SEATTLE -- Ethernet in the data center stepped forward on two fronts this week as Microsoft Corp. said it would support a new architecture for TCP/IP offload in its Windows Server operating system starting next year.

Chip makers Alacritech Inc. (San Jose) and Broadcom Corp. (Irvine, Calif.) announced new Gbit Ethernet controllers geared for the new Windows software.

Separately, Intel Corp. said it was lowering the price and providing support for multimode fibre in its 10-Gbit Ethernet cards. All the announcements point to a broad drive to converge networking, storage and clustering functions in the data center on 10-Gbit Ethernet.

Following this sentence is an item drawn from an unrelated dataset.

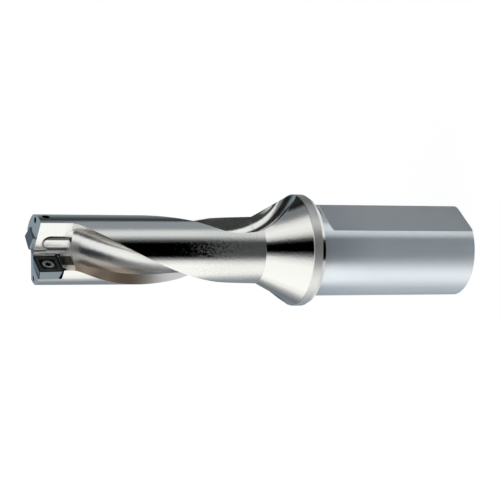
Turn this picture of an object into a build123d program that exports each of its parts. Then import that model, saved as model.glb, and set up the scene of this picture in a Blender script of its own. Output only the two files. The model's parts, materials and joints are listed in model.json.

Established and startup chip makers have worked for sometime on offloading TCP/IP processing to dedicated silicon as that job threatens to swamp host processors in servers with multiple-Gbit links. However, to date chip makers have had to work around the lack of native support in operating systems for the relatively high-level task.

At the Windows Hardware Engineering Conference here Tuesday (May 4), Microsoft said it will support in Windows Server a partial TCP/IP offload approach as part of a new TCP/IP stack it calls Chimney. A beta version of Chimney for IPv4 will be released in the second half of this year with a formal product introduction early next year. It will also support load balancing.